- [DESCRIPTION OF THE TASK] Are you able to quote each entry exactly as written?

+++ DATA FOR THE TASK

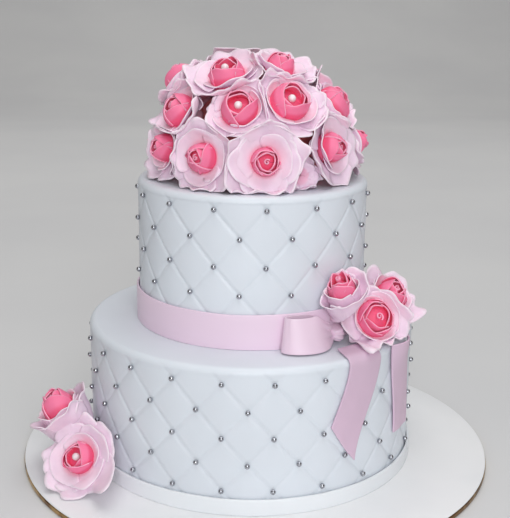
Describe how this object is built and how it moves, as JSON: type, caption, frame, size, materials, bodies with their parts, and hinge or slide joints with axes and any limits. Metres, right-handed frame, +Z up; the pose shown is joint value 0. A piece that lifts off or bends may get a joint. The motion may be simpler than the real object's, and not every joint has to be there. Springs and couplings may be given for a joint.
{
  "type": "tiered wedding cake",
  "caption": "Two-tier round wedding cake on its board: quilted white icing with silver balls, pink ribbon and bow, and a dome of sugar roses on top.",
  "frame": {"origin": "middle of the round board's underside, where it rests on a table", "axes": "+Z up through the board's middle, front of the cake facing -Y, +X to the right seen from the front"},
  "size_m": [0.386, 0.386, 0.3316],
  "materials": {
    "board_gold": "foil-faced cut edge",
    "board_white": "satin white wrap",
    "quilted_icing": "satin rolled icing with silver sugar balls",
    "band_icing": "satin rolled icing",
    "core_icing": "dull dusky pink sugar paste",
    "rose_sugar": "matte sugar paste, pale outer petals and deep pink hearts",
    "ribbon_icing": "satin pale pink rolled icing"
  },
  "bodies": {
    "root": {"board_core": "board_gold", "board_cover": "board_white", "bow_knot": "ribbon_icing", "bow_loop": "ribbon_icing", "bow_rose_01": "rose_sugar", "bow_rose_02": "rose_sugar", "bow_rose_03": "rose_sugar", "dome_core": "core_icing", "dome_rose_01": "rose_sugar", "dome_rose_02": "rose_sugar", "dome_rose_03": "rose_sugar", "dome_rose_04": "rose_sugar", "dome_rose_05": "rose_sugar", "dome_rose_06": "rose_sugar", "dome_rose_07": "rose_sugar", "dome_rose_08": "rose_sugar", "dome_rose_09": "rose_sugar", "dome_rose_10": "rose_sugar", "dome_rose_11": "rose_sugar", "dome_rose_12": "rose_sugar", "dome_rose_13": "rose_sugar", "dome_rose_14": "rose_sugar", "dome_rose_15": "rose_sugar", "dome_rose_16": "rose_sugar", "dome_rose_17": "rose_sugar", "dome_rose_18": "rose_sugar", "dome_rose_19": "rose_sugar", "dome_rose_20": "rose_sugar", "dome_rose_21": "rose_sugar", "dome_rose_22": "rose_sugar", "dome_rose_23": "rose_sugar", "foot_band": "band_icing", "foot_rose_01": "rose_sugar", "foot_rose_02": "rose_sugar", "lower_tier": "quilted_icing", "ribbon_band": "ribbon_icing", "tail_slanted": "ribbon_icing", "tail_square": "ribbon_icing", "upper_tier": "quilted_icing"}
  },
  "joints": []
}
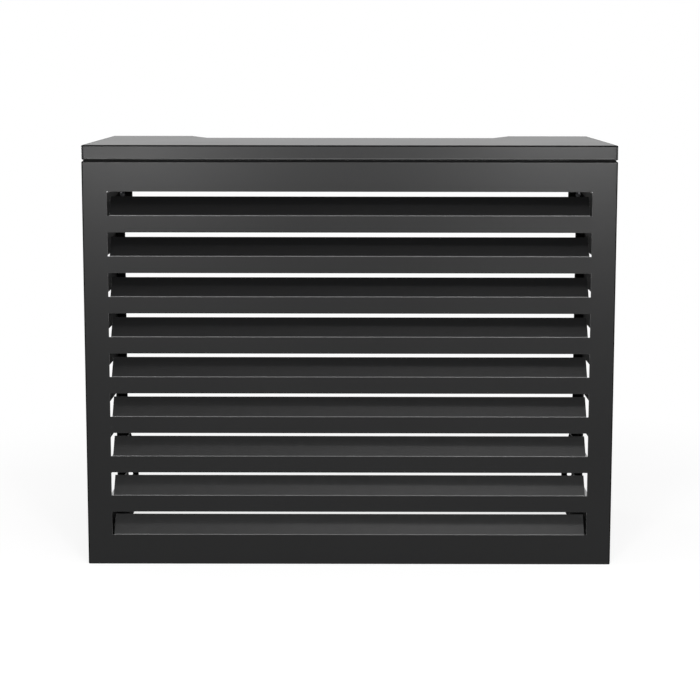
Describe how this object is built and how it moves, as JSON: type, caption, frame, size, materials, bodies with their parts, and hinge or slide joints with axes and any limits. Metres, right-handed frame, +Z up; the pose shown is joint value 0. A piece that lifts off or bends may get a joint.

++++++

- [SOLUTION TO THIS EXERCISE]
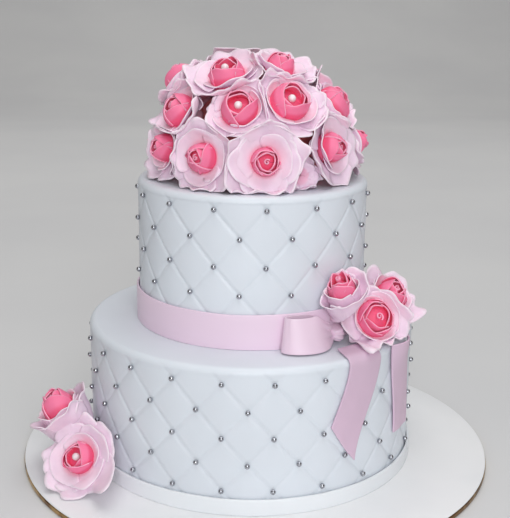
Describe how this object is built and how it moves, as JSON: type, caption, frame, size, materials, bodies with their parts, and hinge or slide joints with axes and any limits. Metres, right-handed frame, +Z up; the pose shown is joint value 0. A piece that lifts off or bends may get a joint. The motion may be simpler than the real object's, and not every joint has to be there. Springs and couplings may be given for a joint.
{
  "type": "tiered wedding cake",
  "caption": "Two-tier round wedding cake on its board: quilted white icing with silver balls, pink ribbon and bow, and a dome of sugar roses on top.",
  "frame": {"origin": "middle of the round board's underside, where it rests on a table", "axes": "+Z up through the board's middle, front of the cake facing -Y, +X to the right seen from the front"},
  "size_m": [0.386, 0.386, 0.3316],
  "materials": {
    "board_gold": "foil-faced cut edge",
    "board_white": "satin white wrap",
    "quilted_icing": "satin rolled icing with silver sugar balls",
    "band_icing": "satin rolled icing",
    "core_icing": "dull dusky pink sugar paste",
    "rose_sugar": "matte sugar paste, pale outer petals and deep pink hearts",
    "ribbon_icing": "satin pale pink rolled icing"
  },
  "bodies": {
    "root": {"board_core": "board_gold", "board_cover": "board_white", "bow_knot": "ribbon_icing", "bow_loop": "ribbon_icing", "bow_rose_01": "rose_sugar", "bow_rose_02": "rose_sugar", "bow_rose_03": "rose_sugar", "dome_core": "core_icing", "dome_rose_01": "rose_sugar", "dome_rose_02": "rose_sugar", "dome_rose_03": "rose_sugar", "dome_rose_04": "rose_sugar", "dome_rose_05": "rose_sugar", "dome_rose_06": "rose_sugar", "dome_rose_07": "rose_sugar", "dome_rose_08": "rose_sugar", "dome_rose_09": "rose_sugar", "dome_rose_10": "rose_sugar", "dome_rose_11": "rose_sugar", "dome_rose_12": "rose_sugar", "dome_rose_13": "rose_sugar", "dome_rose_14": "rose_sugar", "dome_rose_15": "rose_sugar", "dome_rose_16": "rose_sugar", "dome_rose_17": "rose_sugar", "dome_rose_18": "rose_sugar", "dome_rose_19": "rose_sugar", "dome_rose_20": "rose_sugar", "dome_rose_21": "rose_sugar", "dome_rose_22": "rose_sugar", "dome_rose_23": "rose_sugar", "foot_band": "band_icing", "foot_rose_01": "rose_sugar", "foot_rose_02": "rose_sugar", "lower_tier": "quilted_icing", "ribbon_band": "ribbon_icing", "tail_slanted": "ribbon_icing", "tail_square": "ribbon_icing", "upper_tier": "quilted_icing"}
  },
  "joints": []
}
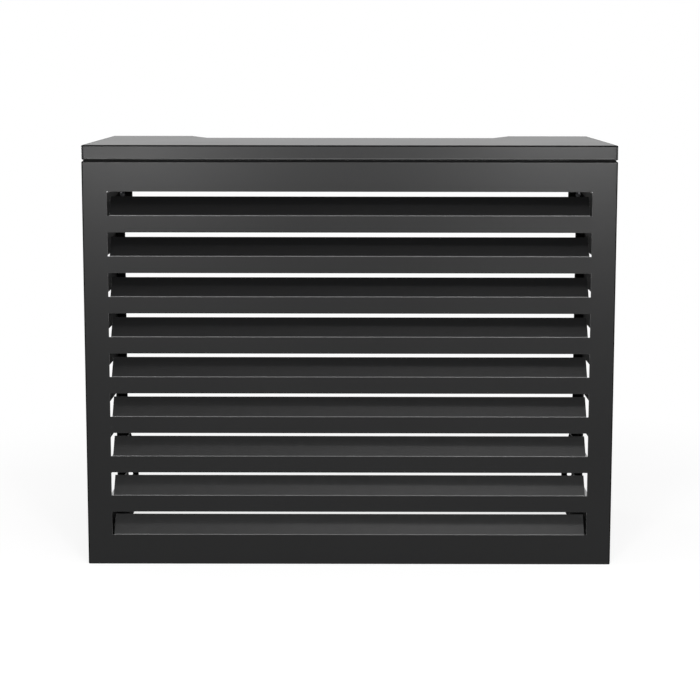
Describe how this object is built and how it moves, as JSON: type, caption, frame, size, materials, bodies with their parts, and hinge or slide joints with axes and any limits. Metres, right-handed frame, +Z up; the pose shown is joint value 0. A piece that lifts off or bends may get a joint.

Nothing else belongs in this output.